Scotia Jamaica Life Insurance Company (SJLIC) reported an increase in net insurance business revenue of 76% over the previous year driven by the performance of the portfolio. Scotia General Insurance Agency (SGIA) also made strong contributions to the quarter’s results with Gross Written Premiums increasing by 64% and policy sales increasing by 55% year over year.

GROUP FINANCIAL PERFORMANCE

TOTAL REVENUES

Total revenues excluding expected credit losses for the six months ended April 30, 2025, grew by $2.9 billion to $33.4 billion, reflecting an increase of 9.5% over the prior year period. This was primarily driven by the strong growth in our loan portfolio which led to an increase in net interest income of $1.9 billion or 8.5% as well as an increase in other revenue of 13.1%. OTHER REVENUE Other income, defined as all revenue other than interest income, increased by $1.2 billion or 13.1%.

• Net fee and commission income for the period amounted to $3.9 billion, reflecting an increase of $501.1 million or 14.6%. This growth was fueled by higher volumes of client transactions and activities.

• Net insurance revenue increased by $797.4 million or 75.6%, driven by higher contractual service margin releases coupled with lower insurance expenses in keeping with the performance of the portfolio, as well as an increase in transaction volumes stemming from further deepening of our client relationships.

• Net gains on financial assets amounted to $288 million, reflecting a year over year increase of $85.5 million or 42.2%, given improved market performance.

OPERATING EXPENSES

Operating expenses totaled $18 billion as at April 2025 and reflected an increase of $2.6 billion or 16.6% when compared to the prior period.

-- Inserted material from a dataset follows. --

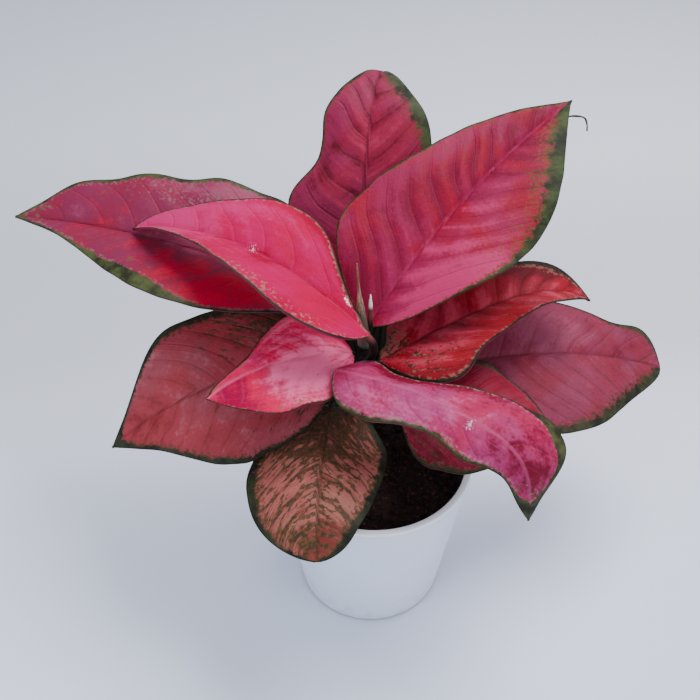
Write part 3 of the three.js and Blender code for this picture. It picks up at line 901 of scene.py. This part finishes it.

Of note, annual asset taxes recorded during the period totaled $1.7 billion, an increase over 2024 of $140.1 million or 9%. Excluding the reduction in the net pension credit on our defined benefit plans, operating expenses increased by $2 billion or 12.3% year over year.

Additionally, higher billings associated with cash transportation services and deposit processing as well as our investments in technology also contributed to the increase noted in other operating expenses. The Group continues to expand on our digital capabilities geared towards simplifying and streamlining our processes to make it easier for our clients to do business with us.

CAPITAL

Shareholders’ equity available to common shareholders totaled $155.9 billion and reflected an increase of $29.1 billion or 22.9% when compared to April 2024. This was due primarily to the re-measurement of the defined benefit pension plan assets, higher fair value gains on the investment portfolio and higher internally generated profits partially offset by dividends paid.

We continue to exceed regulatory capital requirements in all our business lines, and our strong capital position also enables us to manage increased capital adequacy requirements in the future and take advantage of growth opportunities.